Additionally, it’s important to trust your employees with these processes. If you’re too involved, you might discourage their creativity.
Leadership and Management Mistakes ## 10. Not Delegating
Some managers don’t delegate, because they feel that no-one apart from themselves can do key jobs properly. This can cause huge problems as work bottlenecks around them, and as they become stressed and burned out.
Delegation does take a lot of effort up-front, and it can be hard to trust your team to do the work correctly. But unless you delegate tasks, you’re never going to have time to focus on the “broader-view” that most leaders and managers are responsible for. What’s more, you’ll fail to develop your people so that they can take the pressure off you.
Providing leadership means delegating tasks to others, rather than trying to do everything yourself. Leaders help their team members grow by giving them responsibilities. They plan for succession by developing managers who will one day replace them.

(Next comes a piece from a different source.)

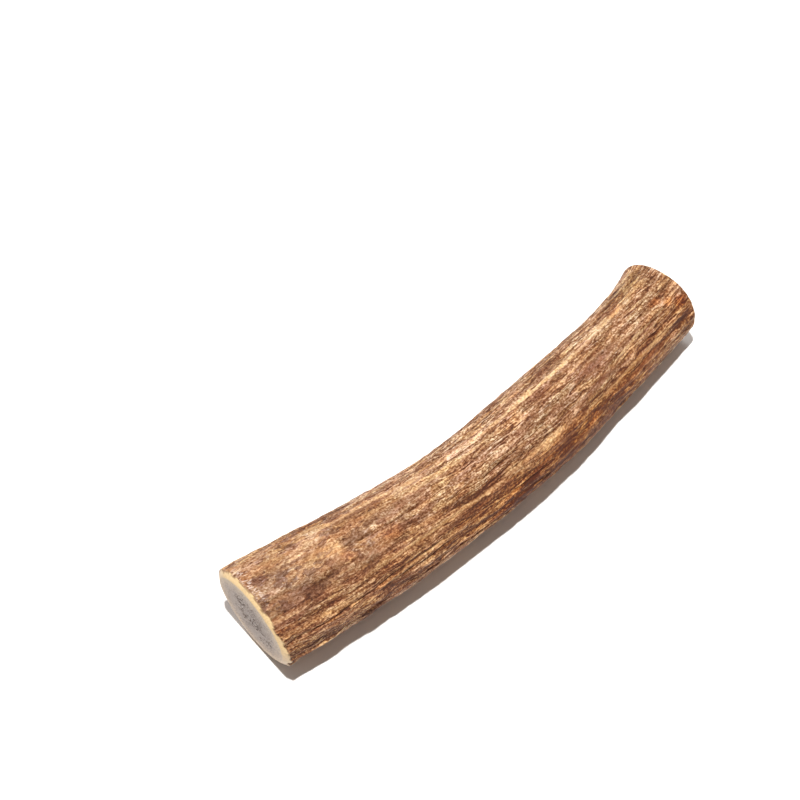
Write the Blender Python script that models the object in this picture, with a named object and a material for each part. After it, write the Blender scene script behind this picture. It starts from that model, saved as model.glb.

And they surround themselves with smart and talented people who are capable of doing what is needed to achieve the team’s goals.
Failing to delegate is often listed as the No. 1 reason managers fail – and with good reason. It wastes time, resources, and talent. If you find yourself faced with a new assignment or project, ask yourself if one of your team members can do it. If so, delegate!
Leadership and Management Mistakes ## 11. Misunderstanding Your Role
Once you become a leader or manager, your responsibilities are very different from those you had before.
However, it’s easy to forget that your job has changed and that you now have to use a different set of skills to be effective. This leads to you not doing what you’ve been hired to do – leading and managing.
We all make mistakes, and there are some mistakes that leaders and managers make in particular. These include not giving good feedback, being too “hands-off,” not delegating effectively, and misunderstanding your role.
It’s true that making a mistake can be a learning opportunity. But, taking the time to learn how to recognize and avoid common mistakes can help you become productive and successful, and highly respected by your team.